Column A should be sorted descending, and columns B and C sorted ascending.

...

Or the code could load all 3 cols into arrays and sort them as needed.

Sub SolveIt2()
Dim A As Range
Dim B As Range
Dim C As Range
Dim WA As Double
Dim WB As Double
Dim WC As Double
Dim Target As Double
Dim myValue As Double
Dim myCount As Long
Dim ColIndex As Integer

Target = 40
WA = 4
WB = 2
WC = 1
myCount = 1
ColIndex = 4

Cells(myCount, ColIndex).Value = "Solutions"
For Each A In Range(Range("A2"), Range("A2").End(xlDown))
For Each B In Range(Range("B2"), Range("B2").End(xlDown))
myValue = WA * A.Value + WB * B.Value

Store this in a different variable and avoid recalcing it inside the For C loop.

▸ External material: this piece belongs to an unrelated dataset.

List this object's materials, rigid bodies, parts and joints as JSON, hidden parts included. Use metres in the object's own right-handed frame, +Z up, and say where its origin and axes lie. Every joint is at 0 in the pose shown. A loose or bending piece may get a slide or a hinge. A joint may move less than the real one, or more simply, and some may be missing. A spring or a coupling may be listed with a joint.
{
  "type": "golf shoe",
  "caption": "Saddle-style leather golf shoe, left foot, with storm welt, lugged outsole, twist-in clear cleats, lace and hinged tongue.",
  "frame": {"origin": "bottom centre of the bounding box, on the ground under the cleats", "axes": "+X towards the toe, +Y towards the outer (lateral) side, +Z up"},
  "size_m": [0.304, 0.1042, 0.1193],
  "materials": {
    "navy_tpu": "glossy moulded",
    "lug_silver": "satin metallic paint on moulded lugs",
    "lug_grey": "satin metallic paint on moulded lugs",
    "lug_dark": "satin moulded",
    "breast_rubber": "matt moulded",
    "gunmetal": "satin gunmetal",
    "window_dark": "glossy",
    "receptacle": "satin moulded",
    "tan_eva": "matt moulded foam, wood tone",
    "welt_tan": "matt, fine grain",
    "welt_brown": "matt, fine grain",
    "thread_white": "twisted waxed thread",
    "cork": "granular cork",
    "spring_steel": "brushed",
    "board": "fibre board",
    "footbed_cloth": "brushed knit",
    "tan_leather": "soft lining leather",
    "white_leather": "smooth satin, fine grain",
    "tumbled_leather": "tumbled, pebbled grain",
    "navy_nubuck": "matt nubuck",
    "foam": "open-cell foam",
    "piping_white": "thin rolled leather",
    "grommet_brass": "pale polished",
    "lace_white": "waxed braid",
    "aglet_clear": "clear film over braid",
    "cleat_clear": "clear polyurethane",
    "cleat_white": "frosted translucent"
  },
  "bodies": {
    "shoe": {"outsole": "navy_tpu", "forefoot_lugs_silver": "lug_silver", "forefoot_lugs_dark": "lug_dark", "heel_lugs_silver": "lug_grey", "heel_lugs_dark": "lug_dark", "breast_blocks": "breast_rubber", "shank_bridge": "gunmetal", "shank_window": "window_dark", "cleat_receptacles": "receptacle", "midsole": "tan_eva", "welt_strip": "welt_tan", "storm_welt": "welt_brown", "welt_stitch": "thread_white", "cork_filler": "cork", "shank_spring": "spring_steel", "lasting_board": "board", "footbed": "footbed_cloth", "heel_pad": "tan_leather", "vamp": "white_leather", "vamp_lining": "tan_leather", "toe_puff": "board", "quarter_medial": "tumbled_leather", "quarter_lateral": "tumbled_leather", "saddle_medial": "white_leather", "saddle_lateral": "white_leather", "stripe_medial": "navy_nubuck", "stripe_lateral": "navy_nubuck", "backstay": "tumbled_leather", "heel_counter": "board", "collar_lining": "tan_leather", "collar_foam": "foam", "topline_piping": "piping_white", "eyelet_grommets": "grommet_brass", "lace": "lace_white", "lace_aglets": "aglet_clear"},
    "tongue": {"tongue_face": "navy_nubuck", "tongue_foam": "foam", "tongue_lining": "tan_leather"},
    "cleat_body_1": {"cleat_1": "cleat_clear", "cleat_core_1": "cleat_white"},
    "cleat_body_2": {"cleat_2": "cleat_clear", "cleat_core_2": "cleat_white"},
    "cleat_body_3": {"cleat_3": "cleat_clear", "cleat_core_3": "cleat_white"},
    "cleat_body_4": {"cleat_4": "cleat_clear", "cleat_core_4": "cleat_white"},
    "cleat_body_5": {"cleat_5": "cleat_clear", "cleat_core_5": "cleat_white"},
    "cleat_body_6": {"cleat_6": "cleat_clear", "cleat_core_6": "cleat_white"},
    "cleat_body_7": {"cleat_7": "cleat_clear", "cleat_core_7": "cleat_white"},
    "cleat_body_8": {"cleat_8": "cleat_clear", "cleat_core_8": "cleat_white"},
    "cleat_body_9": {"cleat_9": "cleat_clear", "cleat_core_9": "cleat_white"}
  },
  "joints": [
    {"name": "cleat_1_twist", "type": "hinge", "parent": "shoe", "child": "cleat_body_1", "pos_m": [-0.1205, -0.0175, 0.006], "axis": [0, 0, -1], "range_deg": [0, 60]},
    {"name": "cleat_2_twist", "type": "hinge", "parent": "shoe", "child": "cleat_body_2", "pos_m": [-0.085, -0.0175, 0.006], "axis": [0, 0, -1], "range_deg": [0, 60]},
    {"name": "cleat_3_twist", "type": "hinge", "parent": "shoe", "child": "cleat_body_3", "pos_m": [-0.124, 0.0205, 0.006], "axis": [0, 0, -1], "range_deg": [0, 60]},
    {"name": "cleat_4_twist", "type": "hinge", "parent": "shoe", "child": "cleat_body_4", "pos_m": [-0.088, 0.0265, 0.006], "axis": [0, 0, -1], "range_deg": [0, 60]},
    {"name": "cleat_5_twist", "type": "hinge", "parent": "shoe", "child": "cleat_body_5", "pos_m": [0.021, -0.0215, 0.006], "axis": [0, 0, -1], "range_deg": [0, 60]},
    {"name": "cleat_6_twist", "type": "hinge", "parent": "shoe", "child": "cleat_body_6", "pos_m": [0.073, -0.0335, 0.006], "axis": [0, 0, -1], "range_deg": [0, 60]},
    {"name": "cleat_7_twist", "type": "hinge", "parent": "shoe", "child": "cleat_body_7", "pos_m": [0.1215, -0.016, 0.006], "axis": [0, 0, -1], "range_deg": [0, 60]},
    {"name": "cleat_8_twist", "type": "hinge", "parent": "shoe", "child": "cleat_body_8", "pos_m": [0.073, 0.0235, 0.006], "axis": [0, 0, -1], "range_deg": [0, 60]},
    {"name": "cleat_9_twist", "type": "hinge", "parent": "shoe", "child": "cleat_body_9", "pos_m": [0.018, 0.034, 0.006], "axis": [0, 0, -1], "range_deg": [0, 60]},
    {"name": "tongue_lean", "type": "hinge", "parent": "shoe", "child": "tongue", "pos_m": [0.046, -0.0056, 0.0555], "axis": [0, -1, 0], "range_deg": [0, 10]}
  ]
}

If myValue > Target Then GoTo NoMoreB

Picky: Exit For would accomplish the same thing as this GoTo. Unnecessary GoTos
(any GoTo that requires more lines of code qualify as unnecessary) should always
be avoided.

For Each C In Range(Range("C2"), Range("C2").End(xlDown))
myValue = WA * A.Value + WB * B.Value + WC * C.Value
If myValue = Target Then
myCount = myCount + 1
If myCount > 65536 Then
myCount = 1
ColIndex = ColIndex + 1
End If
Cells(myCount, ColIndex).Value = _
A & ", " & B & ", " & C
Else
If myValue > Target Then GoTo NoMoreC
End If
Next C
NoMoreC:
Next B
NoMoreB:
Next A

End Sub


I would like to compute all possible ABC combinations to
reach a target (40 for example)
Example: 10A = 40 but also 5A + 10B or 40C . . .

...

As the OP shows, values from one column only could equal the target value, and
should be considered solutions. Your macro only lists combinations involving one
value from each column, so it's not listing all combinations.